Instructions to follow ▸
Pull every line containing "context" from the entries.
..........
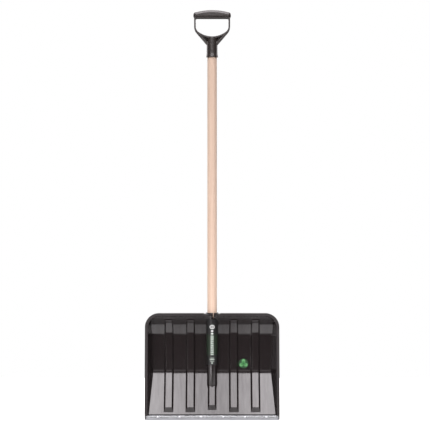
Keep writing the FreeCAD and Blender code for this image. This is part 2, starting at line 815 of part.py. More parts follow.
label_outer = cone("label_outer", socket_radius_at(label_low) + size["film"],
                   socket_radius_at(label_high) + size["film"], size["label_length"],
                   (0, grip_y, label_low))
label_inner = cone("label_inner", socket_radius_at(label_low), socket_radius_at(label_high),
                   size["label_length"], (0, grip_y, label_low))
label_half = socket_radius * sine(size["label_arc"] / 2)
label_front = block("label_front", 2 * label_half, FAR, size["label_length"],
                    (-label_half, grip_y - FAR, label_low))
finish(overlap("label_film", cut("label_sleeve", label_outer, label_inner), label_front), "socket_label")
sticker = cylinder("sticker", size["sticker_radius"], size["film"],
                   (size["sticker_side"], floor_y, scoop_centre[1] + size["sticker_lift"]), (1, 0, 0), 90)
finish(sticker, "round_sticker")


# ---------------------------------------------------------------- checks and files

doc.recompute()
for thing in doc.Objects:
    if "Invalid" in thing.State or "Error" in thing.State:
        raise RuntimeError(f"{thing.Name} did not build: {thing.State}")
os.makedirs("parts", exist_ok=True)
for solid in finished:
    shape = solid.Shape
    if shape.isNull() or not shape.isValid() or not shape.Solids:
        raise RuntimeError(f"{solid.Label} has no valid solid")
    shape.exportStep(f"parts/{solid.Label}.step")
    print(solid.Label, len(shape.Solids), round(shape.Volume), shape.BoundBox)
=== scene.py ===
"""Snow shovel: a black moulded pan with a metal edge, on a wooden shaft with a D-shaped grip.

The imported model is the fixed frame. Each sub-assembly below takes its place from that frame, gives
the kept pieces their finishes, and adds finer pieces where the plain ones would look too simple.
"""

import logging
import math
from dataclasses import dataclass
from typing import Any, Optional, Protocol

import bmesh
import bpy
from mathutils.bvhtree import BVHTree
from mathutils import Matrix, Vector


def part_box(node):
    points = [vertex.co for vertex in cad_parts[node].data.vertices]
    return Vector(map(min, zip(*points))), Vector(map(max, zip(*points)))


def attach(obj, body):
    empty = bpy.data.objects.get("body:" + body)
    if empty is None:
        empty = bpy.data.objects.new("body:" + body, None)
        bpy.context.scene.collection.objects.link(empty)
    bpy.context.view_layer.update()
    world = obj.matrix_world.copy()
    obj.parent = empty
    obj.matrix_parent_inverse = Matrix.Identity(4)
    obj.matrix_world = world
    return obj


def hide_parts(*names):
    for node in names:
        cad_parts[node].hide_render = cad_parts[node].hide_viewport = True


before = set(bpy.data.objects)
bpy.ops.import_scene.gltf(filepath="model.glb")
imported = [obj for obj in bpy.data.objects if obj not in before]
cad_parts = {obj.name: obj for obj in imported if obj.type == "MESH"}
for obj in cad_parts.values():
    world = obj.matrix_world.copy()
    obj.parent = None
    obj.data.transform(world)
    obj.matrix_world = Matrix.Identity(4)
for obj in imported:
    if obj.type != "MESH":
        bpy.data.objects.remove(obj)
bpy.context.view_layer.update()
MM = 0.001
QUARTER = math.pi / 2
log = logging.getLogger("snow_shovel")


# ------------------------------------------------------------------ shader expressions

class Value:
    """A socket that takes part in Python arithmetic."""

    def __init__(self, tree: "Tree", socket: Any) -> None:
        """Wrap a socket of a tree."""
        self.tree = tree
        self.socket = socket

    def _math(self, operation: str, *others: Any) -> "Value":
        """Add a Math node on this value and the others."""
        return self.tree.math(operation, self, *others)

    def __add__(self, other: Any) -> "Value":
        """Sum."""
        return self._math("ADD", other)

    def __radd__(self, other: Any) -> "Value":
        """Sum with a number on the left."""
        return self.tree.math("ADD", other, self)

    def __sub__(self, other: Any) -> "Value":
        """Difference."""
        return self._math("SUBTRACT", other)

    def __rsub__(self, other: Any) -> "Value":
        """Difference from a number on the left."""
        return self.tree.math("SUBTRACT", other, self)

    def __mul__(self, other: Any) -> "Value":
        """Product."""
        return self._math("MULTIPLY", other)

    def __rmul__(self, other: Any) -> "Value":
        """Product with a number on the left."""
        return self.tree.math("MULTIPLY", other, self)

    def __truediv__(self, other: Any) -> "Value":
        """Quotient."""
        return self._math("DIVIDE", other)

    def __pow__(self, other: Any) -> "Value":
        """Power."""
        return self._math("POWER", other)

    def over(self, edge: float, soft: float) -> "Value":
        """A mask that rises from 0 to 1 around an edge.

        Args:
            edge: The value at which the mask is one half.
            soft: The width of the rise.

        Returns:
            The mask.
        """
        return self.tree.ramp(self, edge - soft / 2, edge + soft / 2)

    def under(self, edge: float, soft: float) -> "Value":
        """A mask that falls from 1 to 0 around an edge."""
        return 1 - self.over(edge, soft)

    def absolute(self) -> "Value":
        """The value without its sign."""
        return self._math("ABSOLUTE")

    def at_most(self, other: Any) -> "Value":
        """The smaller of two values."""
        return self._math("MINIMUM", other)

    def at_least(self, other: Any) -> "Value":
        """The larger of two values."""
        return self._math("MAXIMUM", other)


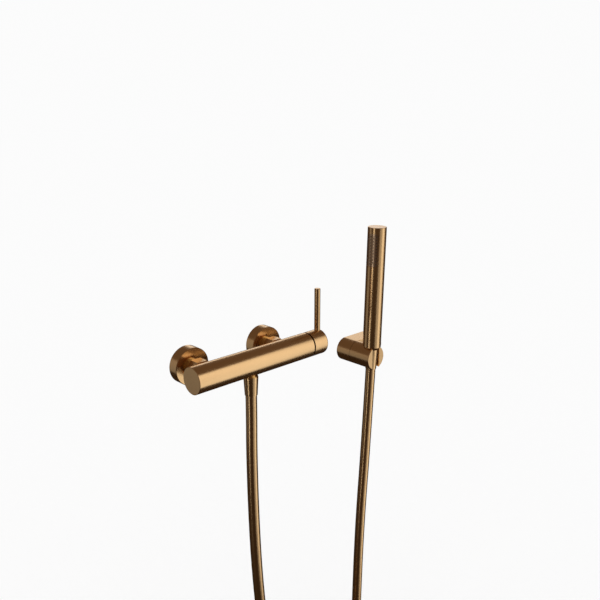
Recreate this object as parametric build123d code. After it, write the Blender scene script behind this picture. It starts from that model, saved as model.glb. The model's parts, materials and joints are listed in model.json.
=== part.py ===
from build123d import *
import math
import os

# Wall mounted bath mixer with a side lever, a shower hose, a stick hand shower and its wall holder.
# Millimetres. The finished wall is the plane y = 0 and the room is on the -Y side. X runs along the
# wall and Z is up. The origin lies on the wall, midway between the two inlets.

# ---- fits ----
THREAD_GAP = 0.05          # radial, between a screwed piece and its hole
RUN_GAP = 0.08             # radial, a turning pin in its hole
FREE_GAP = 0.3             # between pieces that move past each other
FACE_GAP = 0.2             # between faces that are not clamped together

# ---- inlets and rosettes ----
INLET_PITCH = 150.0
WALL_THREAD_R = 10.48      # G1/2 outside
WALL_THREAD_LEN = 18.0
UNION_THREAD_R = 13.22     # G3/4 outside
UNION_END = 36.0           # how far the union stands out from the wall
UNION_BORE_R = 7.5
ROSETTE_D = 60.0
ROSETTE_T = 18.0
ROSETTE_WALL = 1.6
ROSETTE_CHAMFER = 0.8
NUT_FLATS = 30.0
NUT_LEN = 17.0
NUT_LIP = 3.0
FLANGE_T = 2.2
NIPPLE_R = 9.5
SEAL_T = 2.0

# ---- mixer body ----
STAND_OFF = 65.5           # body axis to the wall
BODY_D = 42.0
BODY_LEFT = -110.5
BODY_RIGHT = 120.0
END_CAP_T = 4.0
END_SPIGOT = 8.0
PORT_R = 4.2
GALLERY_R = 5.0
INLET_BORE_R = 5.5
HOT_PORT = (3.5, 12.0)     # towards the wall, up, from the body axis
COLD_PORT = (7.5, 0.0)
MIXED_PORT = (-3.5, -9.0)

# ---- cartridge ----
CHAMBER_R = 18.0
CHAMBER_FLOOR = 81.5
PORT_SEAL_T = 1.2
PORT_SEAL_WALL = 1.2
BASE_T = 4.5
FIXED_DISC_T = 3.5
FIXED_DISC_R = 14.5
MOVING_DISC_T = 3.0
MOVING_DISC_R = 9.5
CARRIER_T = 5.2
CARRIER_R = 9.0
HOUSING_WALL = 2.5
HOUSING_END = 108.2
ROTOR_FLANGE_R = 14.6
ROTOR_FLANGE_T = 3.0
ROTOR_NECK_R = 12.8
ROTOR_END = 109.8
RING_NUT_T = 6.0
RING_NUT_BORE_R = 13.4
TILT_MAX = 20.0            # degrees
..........
Output of the task ▸
        bpy.context.scene.collection.objects.link(empty)
    bpy.context.view_layer.update()
bpy.context.view_layer.update()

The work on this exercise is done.